Entries supplied:
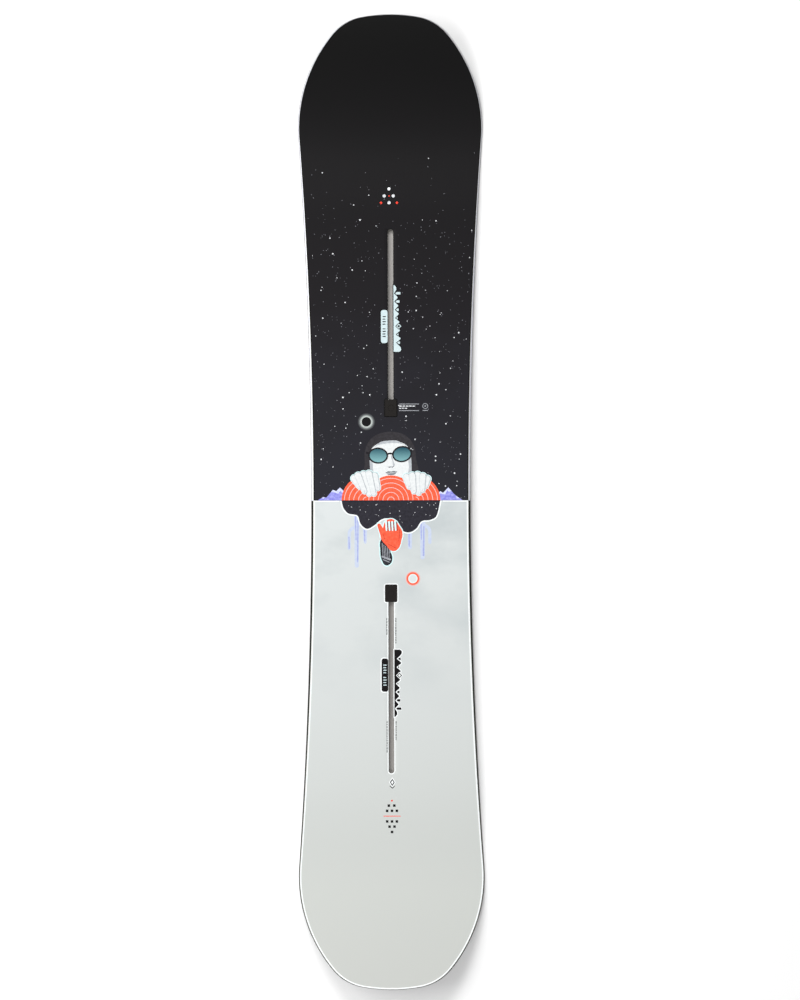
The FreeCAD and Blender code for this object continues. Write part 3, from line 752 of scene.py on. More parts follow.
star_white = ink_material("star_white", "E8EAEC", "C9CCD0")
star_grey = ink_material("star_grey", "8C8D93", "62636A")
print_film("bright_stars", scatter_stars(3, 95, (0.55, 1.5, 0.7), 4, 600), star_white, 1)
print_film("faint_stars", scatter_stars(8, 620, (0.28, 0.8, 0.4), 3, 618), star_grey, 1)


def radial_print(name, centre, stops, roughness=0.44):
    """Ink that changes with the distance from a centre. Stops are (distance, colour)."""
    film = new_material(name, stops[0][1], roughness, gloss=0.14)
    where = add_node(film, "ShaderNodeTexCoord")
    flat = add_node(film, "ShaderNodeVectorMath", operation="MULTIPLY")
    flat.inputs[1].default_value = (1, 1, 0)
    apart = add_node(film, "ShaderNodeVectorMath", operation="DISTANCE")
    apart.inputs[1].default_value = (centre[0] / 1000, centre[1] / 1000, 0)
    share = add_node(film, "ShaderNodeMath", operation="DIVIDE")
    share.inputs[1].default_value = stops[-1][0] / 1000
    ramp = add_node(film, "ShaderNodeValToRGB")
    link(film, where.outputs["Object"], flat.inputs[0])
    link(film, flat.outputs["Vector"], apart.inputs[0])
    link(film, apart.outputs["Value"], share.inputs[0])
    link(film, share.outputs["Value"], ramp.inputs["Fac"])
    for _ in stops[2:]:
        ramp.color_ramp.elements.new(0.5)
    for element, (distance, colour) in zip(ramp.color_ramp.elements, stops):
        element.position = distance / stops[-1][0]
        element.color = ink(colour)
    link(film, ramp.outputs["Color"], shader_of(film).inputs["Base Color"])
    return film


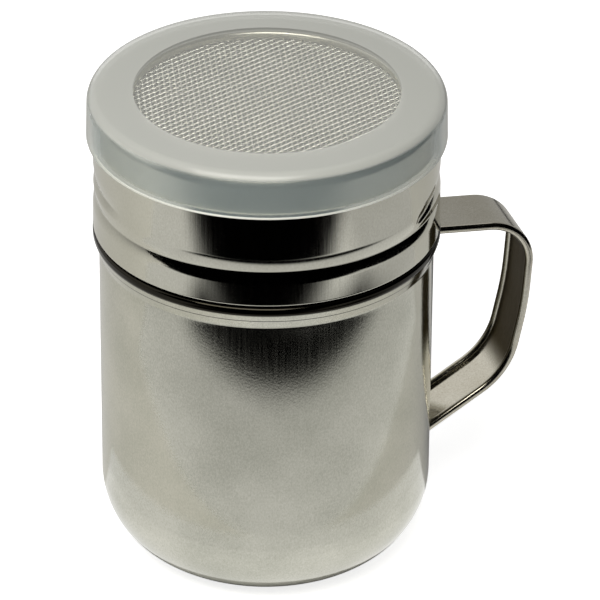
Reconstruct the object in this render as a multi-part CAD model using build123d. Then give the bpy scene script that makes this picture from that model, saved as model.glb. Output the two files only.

Requirement: Show all lines in the entries above where the word "that" appears.

The output:
    """Ink that changes with the distance from a centre. Stops are (distance, colour)."""
Reconstruct the object in this render as a multi-part CAD model using build123d. Then give the bpy scene script that makes this picture from that model, saved as model.glb. Output the two files only.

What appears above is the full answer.